Copy, without any alteration, the lines from the one that includes "Write part 3 of" up to and including the one that includes "bpy.data.objects.remove(model)".

::: MATERIAL SHOWN

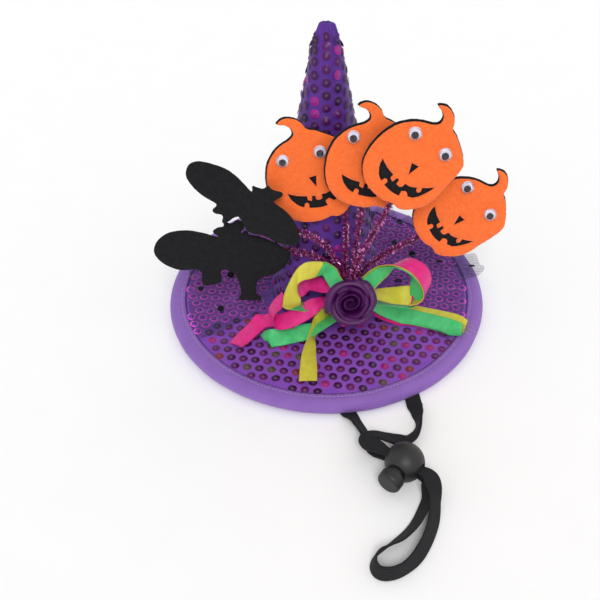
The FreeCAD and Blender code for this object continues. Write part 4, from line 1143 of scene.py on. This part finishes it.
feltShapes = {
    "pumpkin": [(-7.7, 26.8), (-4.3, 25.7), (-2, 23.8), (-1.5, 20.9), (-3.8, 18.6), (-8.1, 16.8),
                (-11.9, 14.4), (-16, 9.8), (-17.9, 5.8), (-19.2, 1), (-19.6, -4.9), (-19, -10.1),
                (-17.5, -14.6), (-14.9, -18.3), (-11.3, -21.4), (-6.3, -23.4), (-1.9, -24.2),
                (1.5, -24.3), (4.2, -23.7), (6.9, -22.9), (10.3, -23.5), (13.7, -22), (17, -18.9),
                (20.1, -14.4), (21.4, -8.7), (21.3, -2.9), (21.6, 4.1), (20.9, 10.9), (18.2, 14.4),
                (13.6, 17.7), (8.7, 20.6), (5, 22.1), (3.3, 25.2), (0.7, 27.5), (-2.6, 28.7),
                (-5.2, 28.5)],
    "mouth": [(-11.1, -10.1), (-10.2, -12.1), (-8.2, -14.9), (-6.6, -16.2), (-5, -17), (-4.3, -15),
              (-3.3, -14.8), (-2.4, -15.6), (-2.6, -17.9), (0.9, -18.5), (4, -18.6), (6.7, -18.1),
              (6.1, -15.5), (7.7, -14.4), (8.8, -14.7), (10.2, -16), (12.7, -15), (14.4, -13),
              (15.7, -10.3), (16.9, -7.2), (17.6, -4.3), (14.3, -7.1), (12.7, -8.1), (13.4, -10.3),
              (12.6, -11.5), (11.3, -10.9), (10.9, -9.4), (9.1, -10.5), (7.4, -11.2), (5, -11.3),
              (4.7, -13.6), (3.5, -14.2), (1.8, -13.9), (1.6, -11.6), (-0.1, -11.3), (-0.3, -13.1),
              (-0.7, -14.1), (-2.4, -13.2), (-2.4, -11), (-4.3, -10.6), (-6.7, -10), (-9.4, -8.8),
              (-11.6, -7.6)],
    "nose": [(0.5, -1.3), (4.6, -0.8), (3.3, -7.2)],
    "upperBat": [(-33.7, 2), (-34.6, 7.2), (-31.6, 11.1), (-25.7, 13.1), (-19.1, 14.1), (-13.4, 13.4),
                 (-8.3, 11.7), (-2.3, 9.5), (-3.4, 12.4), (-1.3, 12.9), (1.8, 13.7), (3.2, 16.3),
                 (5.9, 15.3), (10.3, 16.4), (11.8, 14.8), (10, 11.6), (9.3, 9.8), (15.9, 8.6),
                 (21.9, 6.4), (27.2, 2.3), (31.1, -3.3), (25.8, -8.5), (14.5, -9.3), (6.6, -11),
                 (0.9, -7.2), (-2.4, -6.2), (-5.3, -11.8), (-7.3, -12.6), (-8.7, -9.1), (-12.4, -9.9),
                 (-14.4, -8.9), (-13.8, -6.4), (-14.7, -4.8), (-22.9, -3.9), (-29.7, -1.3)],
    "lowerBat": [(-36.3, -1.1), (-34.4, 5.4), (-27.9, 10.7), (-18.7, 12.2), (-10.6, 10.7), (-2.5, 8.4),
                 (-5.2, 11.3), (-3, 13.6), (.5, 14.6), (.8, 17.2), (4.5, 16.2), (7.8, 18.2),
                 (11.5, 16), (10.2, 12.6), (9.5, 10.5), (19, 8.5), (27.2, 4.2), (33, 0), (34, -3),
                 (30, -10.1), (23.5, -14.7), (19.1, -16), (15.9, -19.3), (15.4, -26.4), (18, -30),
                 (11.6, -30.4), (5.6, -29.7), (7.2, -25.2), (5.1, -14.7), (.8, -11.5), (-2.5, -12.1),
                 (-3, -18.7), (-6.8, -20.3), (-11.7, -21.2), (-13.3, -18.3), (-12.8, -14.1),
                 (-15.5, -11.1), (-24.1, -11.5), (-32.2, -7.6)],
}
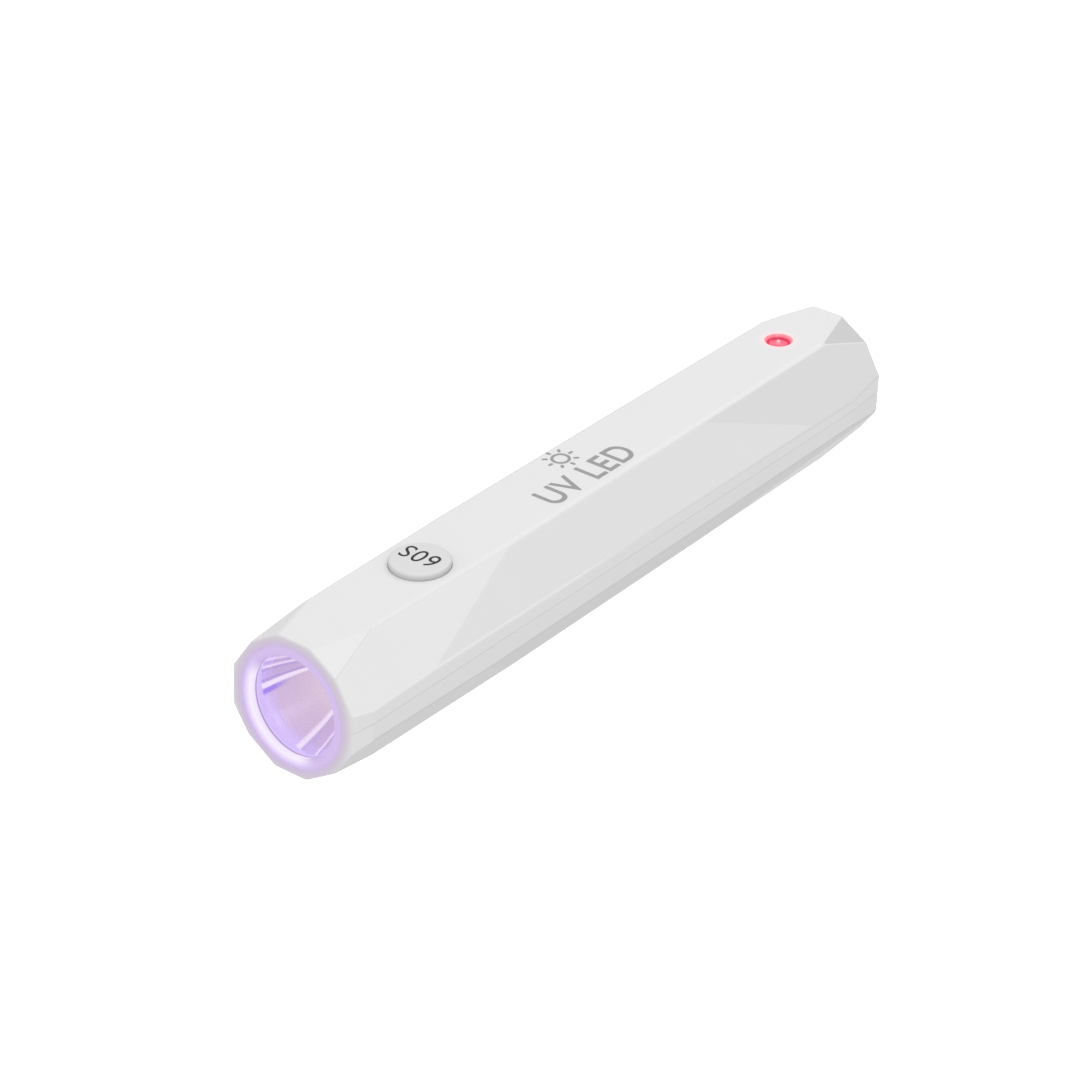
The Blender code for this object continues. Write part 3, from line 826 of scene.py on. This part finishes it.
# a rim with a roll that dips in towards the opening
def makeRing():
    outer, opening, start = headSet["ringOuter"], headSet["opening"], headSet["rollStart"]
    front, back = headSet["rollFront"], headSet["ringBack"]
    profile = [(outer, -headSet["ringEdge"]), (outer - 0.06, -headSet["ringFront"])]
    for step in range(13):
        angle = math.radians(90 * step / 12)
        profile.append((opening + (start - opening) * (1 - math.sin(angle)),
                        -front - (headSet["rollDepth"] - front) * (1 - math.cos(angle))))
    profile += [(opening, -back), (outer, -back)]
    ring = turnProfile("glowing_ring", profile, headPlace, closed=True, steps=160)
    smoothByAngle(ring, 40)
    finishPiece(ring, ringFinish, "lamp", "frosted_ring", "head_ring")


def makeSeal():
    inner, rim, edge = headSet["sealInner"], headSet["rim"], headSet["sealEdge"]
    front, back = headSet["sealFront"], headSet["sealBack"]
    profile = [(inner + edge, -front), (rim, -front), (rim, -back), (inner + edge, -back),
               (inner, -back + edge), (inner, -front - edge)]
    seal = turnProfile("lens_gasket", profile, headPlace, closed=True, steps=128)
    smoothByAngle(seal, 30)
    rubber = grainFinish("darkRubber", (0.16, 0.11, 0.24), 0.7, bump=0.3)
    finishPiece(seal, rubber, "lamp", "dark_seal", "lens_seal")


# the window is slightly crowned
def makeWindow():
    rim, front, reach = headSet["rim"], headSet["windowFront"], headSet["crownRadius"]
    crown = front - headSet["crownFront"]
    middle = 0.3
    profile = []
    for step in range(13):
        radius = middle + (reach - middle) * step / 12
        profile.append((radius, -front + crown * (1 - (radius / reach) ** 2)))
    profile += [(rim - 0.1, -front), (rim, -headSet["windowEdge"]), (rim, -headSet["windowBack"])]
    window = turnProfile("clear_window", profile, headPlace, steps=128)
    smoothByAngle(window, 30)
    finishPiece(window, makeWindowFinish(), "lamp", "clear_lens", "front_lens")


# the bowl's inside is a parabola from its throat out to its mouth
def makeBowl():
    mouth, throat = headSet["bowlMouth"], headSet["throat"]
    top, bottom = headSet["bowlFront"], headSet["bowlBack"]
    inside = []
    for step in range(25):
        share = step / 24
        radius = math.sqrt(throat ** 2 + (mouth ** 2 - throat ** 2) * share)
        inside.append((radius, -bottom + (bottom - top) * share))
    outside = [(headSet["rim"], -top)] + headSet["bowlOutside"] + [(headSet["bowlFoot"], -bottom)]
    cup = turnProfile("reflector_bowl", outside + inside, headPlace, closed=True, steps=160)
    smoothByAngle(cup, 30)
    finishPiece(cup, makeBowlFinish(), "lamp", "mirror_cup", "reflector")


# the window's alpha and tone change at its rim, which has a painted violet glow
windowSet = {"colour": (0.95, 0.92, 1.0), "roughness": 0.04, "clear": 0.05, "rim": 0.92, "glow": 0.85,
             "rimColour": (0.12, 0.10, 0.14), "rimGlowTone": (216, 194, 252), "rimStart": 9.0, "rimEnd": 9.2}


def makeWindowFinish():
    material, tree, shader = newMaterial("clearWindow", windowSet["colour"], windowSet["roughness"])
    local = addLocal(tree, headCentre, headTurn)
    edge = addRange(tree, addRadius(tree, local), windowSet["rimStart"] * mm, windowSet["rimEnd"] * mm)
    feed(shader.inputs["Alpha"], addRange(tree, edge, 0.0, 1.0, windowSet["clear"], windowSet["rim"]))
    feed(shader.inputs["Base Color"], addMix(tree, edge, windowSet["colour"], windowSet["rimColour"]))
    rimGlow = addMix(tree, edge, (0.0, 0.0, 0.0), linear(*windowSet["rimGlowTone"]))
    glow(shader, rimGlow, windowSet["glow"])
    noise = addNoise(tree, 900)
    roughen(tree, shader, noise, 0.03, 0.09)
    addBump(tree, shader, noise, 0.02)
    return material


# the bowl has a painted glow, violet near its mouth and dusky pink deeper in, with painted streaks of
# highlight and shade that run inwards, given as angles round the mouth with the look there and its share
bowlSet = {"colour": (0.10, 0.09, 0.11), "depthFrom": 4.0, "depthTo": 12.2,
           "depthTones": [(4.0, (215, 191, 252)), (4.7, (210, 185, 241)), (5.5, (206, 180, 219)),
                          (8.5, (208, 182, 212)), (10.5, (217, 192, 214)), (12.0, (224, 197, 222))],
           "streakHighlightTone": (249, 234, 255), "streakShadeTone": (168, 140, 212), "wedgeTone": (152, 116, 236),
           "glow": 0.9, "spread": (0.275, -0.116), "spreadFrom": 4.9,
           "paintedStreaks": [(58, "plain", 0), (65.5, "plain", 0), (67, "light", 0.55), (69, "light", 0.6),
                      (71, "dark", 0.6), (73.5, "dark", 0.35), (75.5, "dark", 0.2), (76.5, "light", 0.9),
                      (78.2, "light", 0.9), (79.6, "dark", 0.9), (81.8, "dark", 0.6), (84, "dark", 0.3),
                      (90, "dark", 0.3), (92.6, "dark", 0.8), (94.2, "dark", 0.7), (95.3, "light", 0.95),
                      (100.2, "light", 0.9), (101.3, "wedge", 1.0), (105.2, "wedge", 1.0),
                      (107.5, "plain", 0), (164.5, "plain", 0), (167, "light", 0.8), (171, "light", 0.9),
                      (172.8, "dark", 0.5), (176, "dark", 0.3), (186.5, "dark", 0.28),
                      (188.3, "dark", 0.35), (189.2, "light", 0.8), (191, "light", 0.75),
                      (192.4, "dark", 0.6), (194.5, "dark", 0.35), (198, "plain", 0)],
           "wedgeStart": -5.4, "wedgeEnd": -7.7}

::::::
::: MATERIAL SHOWN

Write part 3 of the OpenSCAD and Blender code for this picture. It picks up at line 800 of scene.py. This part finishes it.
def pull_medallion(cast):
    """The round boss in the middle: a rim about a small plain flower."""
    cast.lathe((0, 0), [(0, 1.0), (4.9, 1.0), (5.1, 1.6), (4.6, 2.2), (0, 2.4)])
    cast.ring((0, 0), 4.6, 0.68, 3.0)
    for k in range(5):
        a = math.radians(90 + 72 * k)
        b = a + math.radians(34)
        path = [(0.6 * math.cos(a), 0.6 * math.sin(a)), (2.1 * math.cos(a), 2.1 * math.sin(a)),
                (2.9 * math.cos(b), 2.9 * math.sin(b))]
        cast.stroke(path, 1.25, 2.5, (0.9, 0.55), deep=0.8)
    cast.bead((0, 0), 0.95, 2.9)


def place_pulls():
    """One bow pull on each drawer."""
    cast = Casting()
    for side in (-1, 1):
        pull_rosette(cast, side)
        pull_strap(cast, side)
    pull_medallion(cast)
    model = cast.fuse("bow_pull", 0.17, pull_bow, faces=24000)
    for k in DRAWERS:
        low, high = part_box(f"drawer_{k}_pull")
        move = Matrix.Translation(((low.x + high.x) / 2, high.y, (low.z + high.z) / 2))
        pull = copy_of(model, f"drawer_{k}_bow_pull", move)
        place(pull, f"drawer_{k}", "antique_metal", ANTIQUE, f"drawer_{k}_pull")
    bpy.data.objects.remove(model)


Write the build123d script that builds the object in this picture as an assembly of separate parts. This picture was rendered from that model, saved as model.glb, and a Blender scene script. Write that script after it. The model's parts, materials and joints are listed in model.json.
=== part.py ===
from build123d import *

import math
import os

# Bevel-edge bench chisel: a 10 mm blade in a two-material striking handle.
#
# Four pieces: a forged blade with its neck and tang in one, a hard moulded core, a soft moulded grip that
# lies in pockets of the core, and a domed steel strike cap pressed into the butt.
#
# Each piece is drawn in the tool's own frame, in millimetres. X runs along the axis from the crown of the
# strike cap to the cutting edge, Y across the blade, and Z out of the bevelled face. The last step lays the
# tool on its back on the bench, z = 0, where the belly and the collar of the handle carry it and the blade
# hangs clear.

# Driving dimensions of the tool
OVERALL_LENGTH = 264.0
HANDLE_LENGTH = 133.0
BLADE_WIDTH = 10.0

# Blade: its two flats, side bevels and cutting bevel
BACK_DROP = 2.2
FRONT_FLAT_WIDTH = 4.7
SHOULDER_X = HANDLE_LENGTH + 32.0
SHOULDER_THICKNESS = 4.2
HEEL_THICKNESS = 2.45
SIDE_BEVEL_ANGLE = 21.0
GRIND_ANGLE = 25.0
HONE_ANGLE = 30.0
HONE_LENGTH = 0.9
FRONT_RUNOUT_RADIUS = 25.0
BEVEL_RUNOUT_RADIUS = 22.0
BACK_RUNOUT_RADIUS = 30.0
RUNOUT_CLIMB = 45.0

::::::
::: MATERIAL SHOWN

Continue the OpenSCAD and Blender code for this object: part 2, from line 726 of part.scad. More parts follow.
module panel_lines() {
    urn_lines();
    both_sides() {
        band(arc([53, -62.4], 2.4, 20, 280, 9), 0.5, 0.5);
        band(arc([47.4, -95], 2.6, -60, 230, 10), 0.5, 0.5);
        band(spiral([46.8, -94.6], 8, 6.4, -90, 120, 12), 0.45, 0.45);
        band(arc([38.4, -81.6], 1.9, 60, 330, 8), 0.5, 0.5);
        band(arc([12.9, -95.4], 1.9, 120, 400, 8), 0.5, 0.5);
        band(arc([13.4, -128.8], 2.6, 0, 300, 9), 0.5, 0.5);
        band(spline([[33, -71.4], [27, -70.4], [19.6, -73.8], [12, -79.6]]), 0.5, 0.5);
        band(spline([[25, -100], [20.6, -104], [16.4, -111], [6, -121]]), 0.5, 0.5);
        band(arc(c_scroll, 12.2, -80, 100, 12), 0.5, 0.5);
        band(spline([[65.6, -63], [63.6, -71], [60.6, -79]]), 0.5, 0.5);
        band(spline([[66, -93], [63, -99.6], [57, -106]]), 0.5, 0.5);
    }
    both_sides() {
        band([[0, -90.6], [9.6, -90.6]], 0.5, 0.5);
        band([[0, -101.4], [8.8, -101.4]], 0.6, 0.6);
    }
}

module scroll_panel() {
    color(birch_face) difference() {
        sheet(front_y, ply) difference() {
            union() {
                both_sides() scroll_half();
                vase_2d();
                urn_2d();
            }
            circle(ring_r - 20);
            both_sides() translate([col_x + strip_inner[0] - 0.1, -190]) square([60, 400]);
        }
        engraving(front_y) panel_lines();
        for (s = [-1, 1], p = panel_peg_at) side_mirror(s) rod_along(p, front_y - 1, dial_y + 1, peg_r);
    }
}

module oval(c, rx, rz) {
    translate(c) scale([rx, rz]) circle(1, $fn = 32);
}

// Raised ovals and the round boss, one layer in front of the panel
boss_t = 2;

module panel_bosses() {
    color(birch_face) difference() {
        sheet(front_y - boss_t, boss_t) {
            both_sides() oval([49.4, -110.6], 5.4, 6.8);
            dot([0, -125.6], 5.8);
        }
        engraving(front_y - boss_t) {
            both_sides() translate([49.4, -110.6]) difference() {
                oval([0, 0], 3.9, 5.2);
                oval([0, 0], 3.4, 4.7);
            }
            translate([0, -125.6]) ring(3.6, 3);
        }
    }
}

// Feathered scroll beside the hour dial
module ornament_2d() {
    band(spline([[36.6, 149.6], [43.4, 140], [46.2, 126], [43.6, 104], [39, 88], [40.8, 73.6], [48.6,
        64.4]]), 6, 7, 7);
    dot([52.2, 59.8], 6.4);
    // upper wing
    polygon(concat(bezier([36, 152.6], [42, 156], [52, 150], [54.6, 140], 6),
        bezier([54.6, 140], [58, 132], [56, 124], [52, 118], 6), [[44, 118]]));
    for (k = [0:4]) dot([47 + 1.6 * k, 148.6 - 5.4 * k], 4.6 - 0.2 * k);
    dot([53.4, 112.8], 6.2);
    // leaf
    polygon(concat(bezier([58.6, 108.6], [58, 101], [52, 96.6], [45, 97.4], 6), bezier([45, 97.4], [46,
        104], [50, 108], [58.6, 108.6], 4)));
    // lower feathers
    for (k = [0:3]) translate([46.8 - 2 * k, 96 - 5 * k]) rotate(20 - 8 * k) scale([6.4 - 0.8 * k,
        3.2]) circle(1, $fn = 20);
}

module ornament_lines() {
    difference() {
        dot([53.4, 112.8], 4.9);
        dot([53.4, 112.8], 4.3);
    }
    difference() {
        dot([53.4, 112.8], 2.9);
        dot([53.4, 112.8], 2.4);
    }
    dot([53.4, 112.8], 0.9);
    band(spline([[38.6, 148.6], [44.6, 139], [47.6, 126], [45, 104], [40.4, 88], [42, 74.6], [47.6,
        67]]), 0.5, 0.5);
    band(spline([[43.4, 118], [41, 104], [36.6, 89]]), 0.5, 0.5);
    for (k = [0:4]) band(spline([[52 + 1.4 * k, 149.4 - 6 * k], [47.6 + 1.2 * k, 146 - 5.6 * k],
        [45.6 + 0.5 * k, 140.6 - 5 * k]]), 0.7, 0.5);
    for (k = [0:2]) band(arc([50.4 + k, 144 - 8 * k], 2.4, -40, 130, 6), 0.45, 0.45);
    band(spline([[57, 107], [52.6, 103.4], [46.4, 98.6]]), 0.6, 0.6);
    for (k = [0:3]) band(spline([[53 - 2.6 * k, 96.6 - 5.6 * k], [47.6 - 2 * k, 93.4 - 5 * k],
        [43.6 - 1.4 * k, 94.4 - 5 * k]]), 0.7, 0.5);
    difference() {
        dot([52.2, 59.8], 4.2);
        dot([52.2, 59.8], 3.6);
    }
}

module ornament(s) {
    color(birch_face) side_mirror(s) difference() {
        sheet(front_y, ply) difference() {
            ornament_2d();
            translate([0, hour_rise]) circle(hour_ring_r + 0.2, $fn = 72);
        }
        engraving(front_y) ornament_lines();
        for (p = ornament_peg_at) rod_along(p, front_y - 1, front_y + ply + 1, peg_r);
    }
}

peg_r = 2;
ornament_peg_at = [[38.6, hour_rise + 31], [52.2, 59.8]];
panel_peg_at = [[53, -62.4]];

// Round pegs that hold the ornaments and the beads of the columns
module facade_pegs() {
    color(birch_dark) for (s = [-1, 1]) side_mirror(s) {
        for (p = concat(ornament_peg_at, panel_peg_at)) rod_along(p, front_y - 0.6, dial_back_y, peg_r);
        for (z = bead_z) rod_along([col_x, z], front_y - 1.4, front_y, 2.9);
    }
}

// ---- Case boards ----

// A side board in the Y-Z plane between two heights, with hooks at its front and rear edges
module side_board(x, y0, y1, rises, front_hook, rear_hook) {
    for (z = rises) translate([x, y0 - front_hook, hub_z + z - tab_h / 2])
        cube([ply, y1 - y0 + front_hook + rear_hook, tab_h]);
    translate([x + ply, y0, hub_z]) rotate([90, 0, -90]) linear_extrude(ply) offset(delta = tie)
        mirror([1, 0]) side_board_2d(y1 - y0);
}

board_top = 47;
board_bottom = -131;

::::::

== EXPECTED OUTPUT ==
Write part 3 of the OpenSCAD and Blender code for this picture. It picks up at line 800 of scene.py. This part finishes it.
def pull_medallion(cast):
    """The round boss in the middle: a rim about a small plain flower."""
    cast.lathe((0, 0), [(0, 1.0), (4.9, 1.0), (5.1, 1.6), (4.6, 2.2), (0, 2.4)])
    cast.ring((0, 0), 4.6, 0.68, 3.0)
    for k in range(5):
        a = math.radians(90 + 72 * k)
        b = a + math.radians(34)
        path = [(0.6 * math.cos(a), 0.6 * math.sin(a)), (2.1 * math.cos(a), 2.1 * math.sin(a)),
                (2.9 * math.cos(b), 2.9 * math.sin(b))]
        cast.stroke(path, 1.25, 2.5, (0.9, 0.55), deep=0.8)
    cast.bead((0, 0), 0.95, 2.9)


def place_pulls():
    """One bow pull on each drawer."""
    cast = Casting()
    for side in (-1, 1):
        pull_rosette(cast, side)
        pull_strap(cast, side)
    pull_medallion(cast)
    model = cast.fuse("bow_pull", 0.17, pull_bow, faces=24000)
    for k in DRAWERS:
        low, high = part_box(f"drawer_{k}_pull")
        move = Matrix.Translation(((low.x + high.x) / 2, high.y, (low.z + high.z) / 2))
        pull = copy_of(model, f"drawer_{k}_bow_pull", move)
        place(pull, f"drawer_{k}", "antique_metal", ANTIQUE, f"drawer_{k}_pull")
    bpy.data.objects.remove(model)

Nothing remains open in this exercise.